Golden opportunity or fool’s gold?
But P3 proponents are unapologetic about the profit potential. “The private sector is not in the business of philanthropy,” says Richard Norment, executive director of the National Council for Public-Private Partnerships. Because private entities run toll roads like businesses, “the people who are using the road can see a substantial improvement in service – enough to justify the toll increase,” Norment says.
For instance, P3 contracts spell out specific times to fix a pothole or remove a dead animal from the highway. P3s also can be quicker to adopt new technologies that can improve traffic mobility. After Cinqua-Maquarie leased the Chicago Skyway, it implemented electronic tolling within months, something the city had failed to accomplish in years.
Such benefits aren’t enough to offset the consequences of increasing toll rates, critics say. They warn that high tolls may push motorists onto alternate routes on local roads, causing congestion and jeopardizing safety. That happened on the publicly funded 241-mile Ohio Turnpike when it phased in toll increases for large trucks in the late ’90s. After years of truckers using secondary roads, Ohio rolled back the rates by about 25 percent in 2005.
P3 proponents use this example to make their case. Private investors cannot set toll rates unreasonably high, they argue, or motorists will opt for free access routes, leaving investors with no way to recoup their money. “There’s ultimately a sort of market test for rates not being unrealistic,” Poole says.
If private investors successfully can raise tolls, why can’t the public sector do it? Two words: “political opposition,” Poole says. Many state and local governments simply lack the stomach to back unpopular tolls or taxes. Before the lease agreement, the Indiana Toll Road went for 20 years without a toll increase; in real (inflation-adjusted) dollars, tolls actually decreased every year, Poole says. In some cases, the cost of collecting the toll was greater than the amount of the toll payment. “Long-term concession agreements provide the only way we know so far to make tolls keep pace with inflation so roads can be properly maintained over time,” Poole says.

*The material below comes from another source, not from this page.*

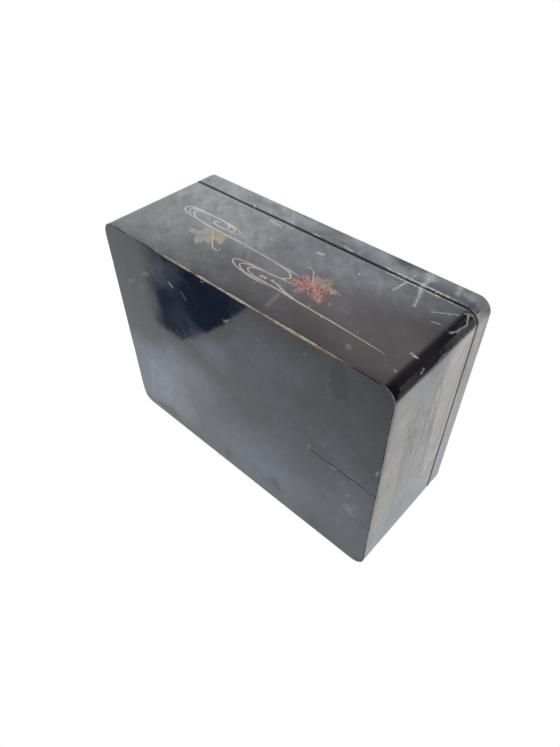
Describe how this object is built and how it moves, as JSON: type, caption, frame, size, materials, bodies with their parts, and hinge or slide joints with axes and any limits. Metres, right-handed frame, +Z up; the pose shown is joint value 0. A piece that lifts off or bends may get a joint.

Not so, says Enright, who analyzed the Chicago Skyway and Indiana Toll Road P3s. Indiana could have gotten a valuation $1 billion higher than the $3.85 billion paid by Cintra-Maquarie had it raised the money through tax-exempt bonds rather than private equity financing, Enright says. “It’s cheaper for public entities to borrow money than private entities.” Under such bond financing, toll increases would have been written into the contract between the bond holders and the toll authority, effectively taking politics out of the mix, Enright says.
Despite such possible alternatives, plenty of states already have opted for the P3 approach. As far back as the 1990s, seven states, including Alabama, Virginia and California, completed small P3 toll projects totaling $1.3 billion in new private capital investment, according to the Reason Foundation’s 2006 Annual Privatization Report. Four states – Illinois, Indiana, Michigan and Virginia – have privatized existing roads, totaling $6.4 billion. And six states had $25.7 billion in new private investment projects underway for new toll roads or toll lanes as of early last year. The trend has been encouraged by the Bush administration, which has drafted model legislation for states to adopt that would permit such partnerships.
The movement toward P3s has captured the attention of politicians in Washington. In a letter sent in May to governors, state legislators and state transportation officials, U.S. Rep Jim Oberstar, D-Minn., chairman of the U.S. House Committee on Transportation and Infrastructure and a subcommittee chairman, warned states not to rush into P3s involving national highways. The letter also threatened to take action against some P3s in the 2009 transportation bill. “The committee will work to undo any state P3 agreements that do not fully protect the public interest and the integrity of the national system,” it read.
“I interpret that as seeing their status quo threatened,” Poole says. While he admits the representatives no doubt have substantive policy concerns, “it’s also power, because states are making an end run around Congress” to expand the highway system.
The guiding hand of Washington is important, Oberstar told a hearing in February. “I am not convinced that 50 states, each pursuing its separate transportation priorities with their respective private-sector partners, will … produce a coherent, integrated, national surface transportation system.”
Proponents acknowledge that P3s have their potential pitfalls. For instance, Texas’ $90 million Camino Colombia toll road attracted only 13 percent of projected traffic – due partly to the $16 fee it charged for trucks to run the 22-mile route. The state bought it back in 2004 for a mere $20 million. In California, congestion forced county officials to buy the 91 Express toll lanes from the private investors that built them so that the county could expand adjacent non-toll lanes without violating a non-compete clause.
In those cases, proponents say, the problem stemmed not from the P3 concept, but from poorly formed agreements. “An enormous amount of public control” can be written into P3 contracts, which often contain detailed provisions limiting toll rates and allowing for adjustments to changing market conditions, Norment says.